Connolly: It is both. Economic vitality is one of the basic principles of redevelopment along with the elimination of blight. With that said, pretty much everything the city does should flow from a General Plan that addresses an overall picture including housing, services, retail, the transportation network and everything else that will affect the area. You need to look at the big picture. Development will ultimately lead you to a determination of a vision since the public process demands it. Fremont still has a significant amount of vacant land. Although BART currently ends here, there is no light rail network such as San Jose which links areas of that city and surrounding communities.
TCV: How does a transportation network affect a city?
Connolly: Vehicular transportation limits density or makes it very painful if it happens. City streets such as Stevenson Blvd., which used to be bounded by single family homes, now have many apartment complexes. This has had a significant impact on the roads.
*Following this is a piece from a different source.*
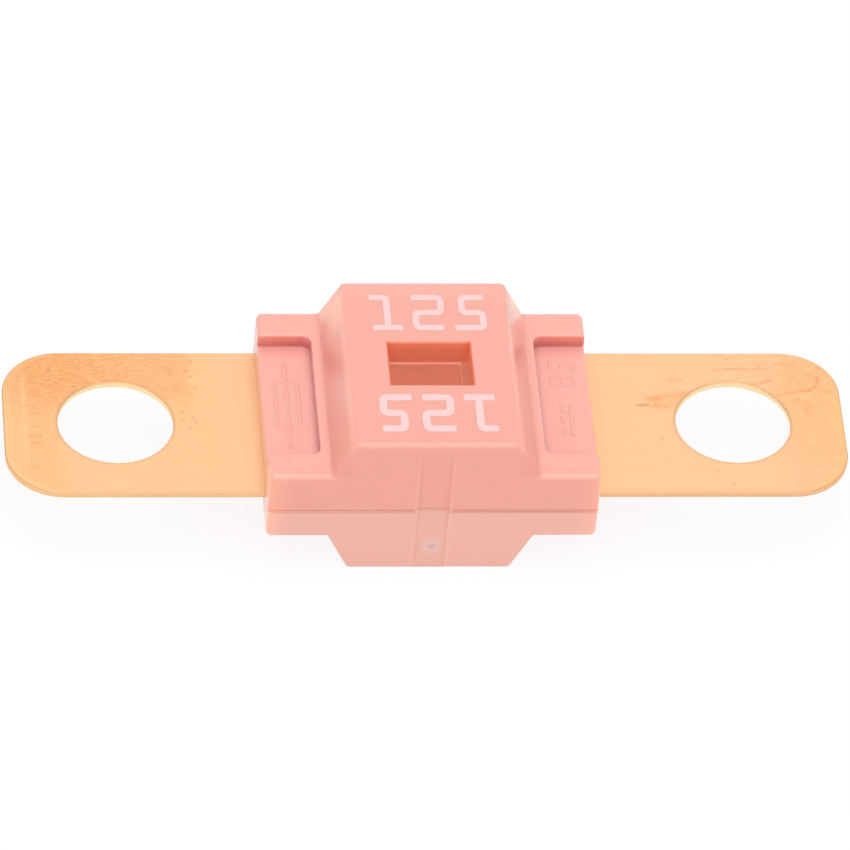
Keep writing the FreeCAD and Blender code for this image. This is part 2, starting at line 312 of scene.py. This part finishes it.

If we look at the west side of the 880 freeway, it was designed as an office park. Adding a housing element changes a lot of things even the effect of pets in the area. These may be considered minor to some, but not to all. It will be interesting to see how the updated General Plan addresses these things.
TCV: The General Plan document is the pivotal piece?
Connolly: San Jose had what is considered a pivotal General Plan in 1975. At that time, San Jose was considered a huge suburb - no one mistook it for a city. That document tried to deal with this by addressing what the city would be in the year 2000. This is probably a similar time in Fremont's evolution.
TCV: What is the major issue facing Fremont's development?
Connolly: Whether the city becomes centralized with a downtown or develops multiple points is a big question. Will the baseball village and/or the central business district develop into a center and still retain the historic centers? I believe the historic centers must survive. Almost every city that has lost its downtown or lost the neighborhoods that gave it character is trying to recapture that. Santa Clara and Sunnyvale are examples of cities where they regret the loss of these areas. Fremont has districts such as Niles almost intact physically. In Charleston, S.C. went through this when no one invested in the historic area and then were happy that it wasn't torn down since it is regarded as a model. Obviously, Fremont will pursue big opportunities, but I hope not to the exclusion of areas that can define the community.